Hi all,
While working on an arm64 s2ram series for Xen I have hit what looks
like very strange behaviour in symbols_lookup() as exercised by test-symbols.
The series is in the branch referenced at [1]. All patches there except
the last one build and pass CI; adding only the last patch makes the CI
job referenced at [2] start failing.
Note that the tests in that job are built without CONFIG_SYSTEM_SUSPEND
enabled, so most of the code introduced by the s2ram branch is not
compiled at all for that configuration.
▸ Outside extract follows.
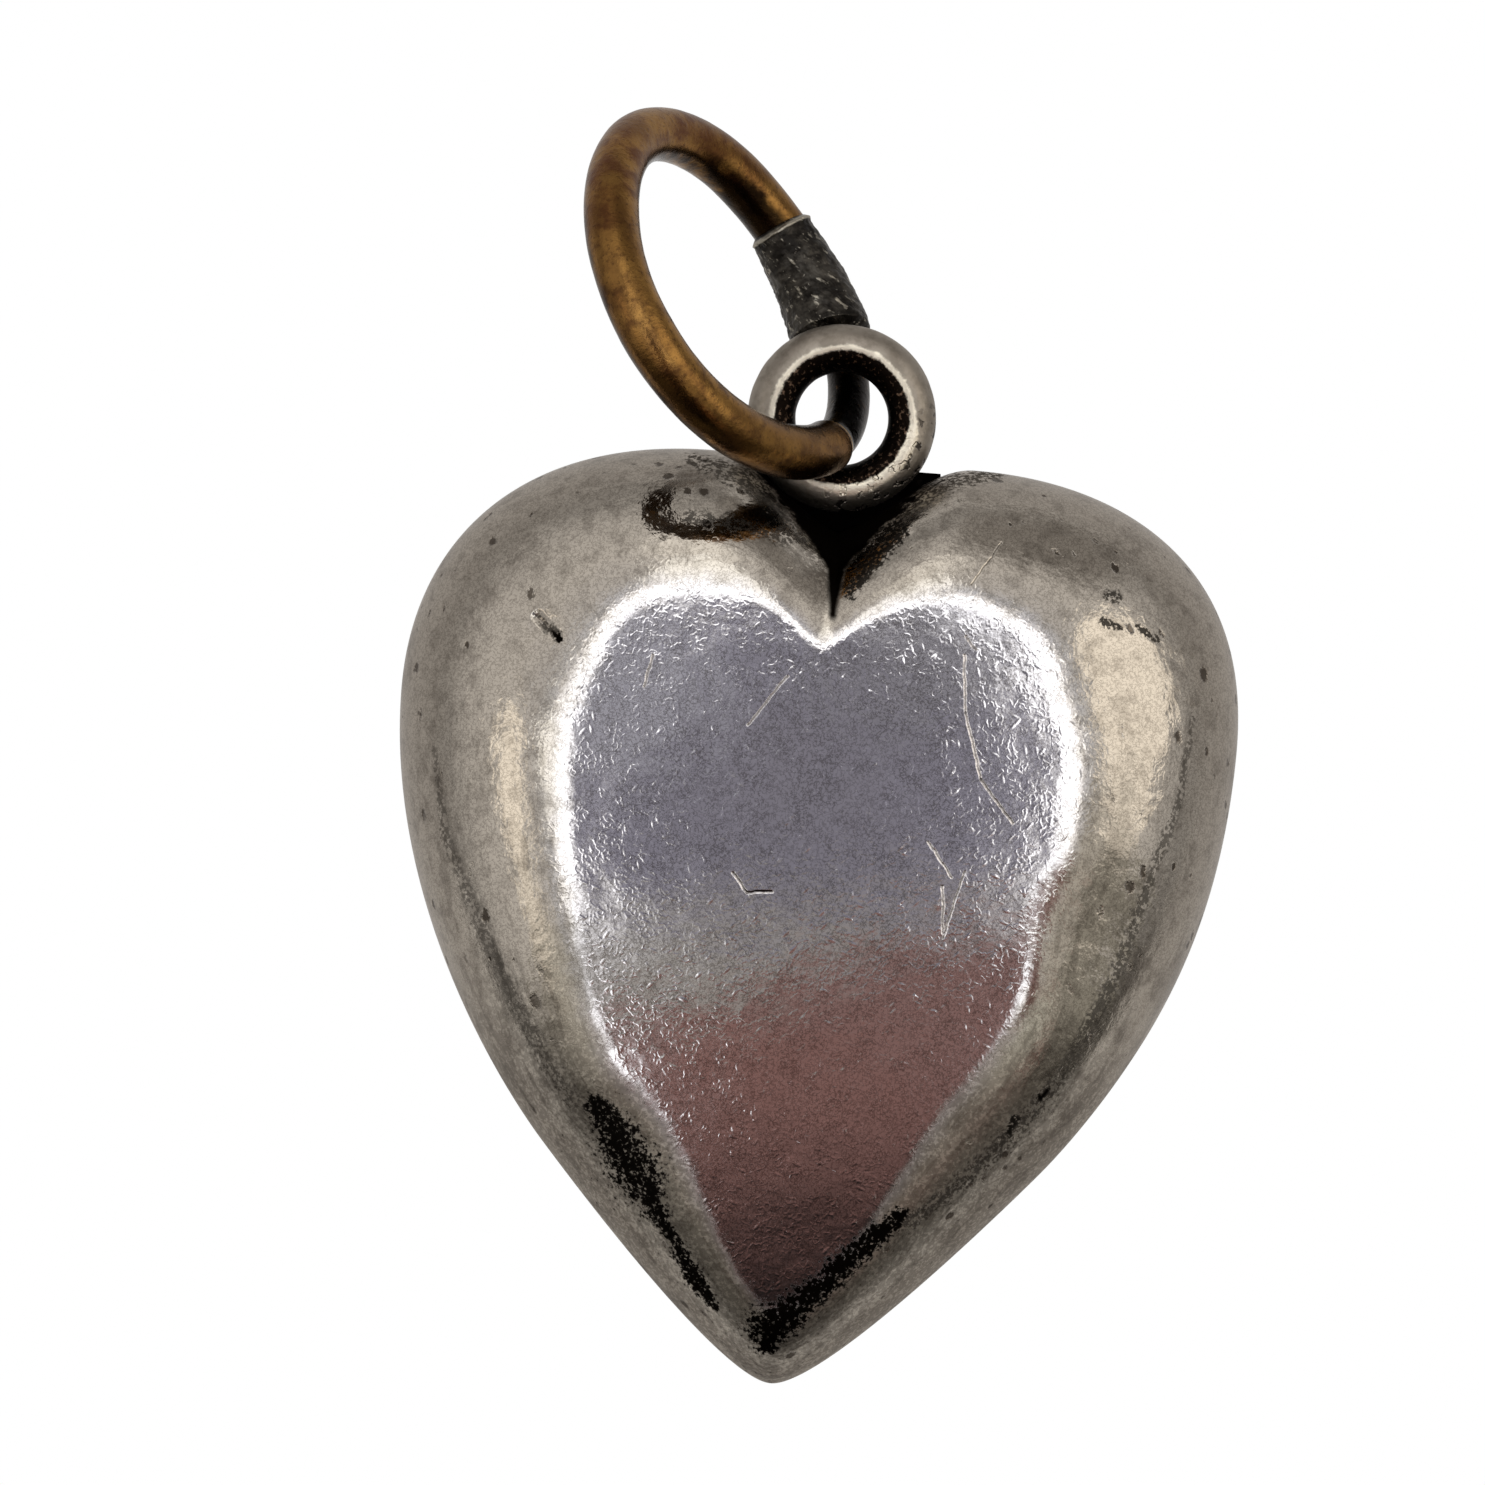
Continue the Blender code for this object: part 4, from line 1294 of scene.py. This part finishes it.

That is why I initially did not
expect my series to affect this job.
To investigate, I tried to reproduce the issue locally. I downloaded the
xen-config artifact from the failing job [3] and used it to build Xen
with my local aarch64 cross compiler. With this local toolchain
I could not reproduce the failure, and the resulting .config changed slightly
compared to the job's config. The relevant part of the diff looks like this:
diff --git a/xen/.config b/xen-config
index 057553f510..44dcf6bacc 100644
--- a/xen/.config
+++ b/xen-config
@@ -3,11 +3,11 @@
# Xen/arm 4.22-unstable Configuration
#
CONFIG_CC_IS_GCC=y
-CONFIG_GCC_VERSION=130300
+CONFIG_GCC_VERSION=120201
CONFIG_CLANG_VERSION=0
CONFIG_LD_IS_GNU=y
CONFIG_CC_HAS_ASM_INLINE=y
-CONFIG_CC_HAS_ASM_GOTO_OUTPUT=y
+CONFIG_GCC_ASM_GOTO_OUTPUT_BROKEN=y
CONFIG_FUNCTION_ALIGNMENT_4B=y
CONFIG_FUNCTION_ALIGNMENT=4
CONFIG_ARM_64=y
So there is at least a difference in GCC version and asm-goto related
Kconfig options between the CI environment and my local one.
After that I tried rebuilding inside the same Docker image that GitLab
CI uses:
registry.gitlab.com/xen-project/xen/alpine:3.18-arm64v8
When I build Xen in that container, using the same branch, the problem
reproduces in the same way as in the CI job.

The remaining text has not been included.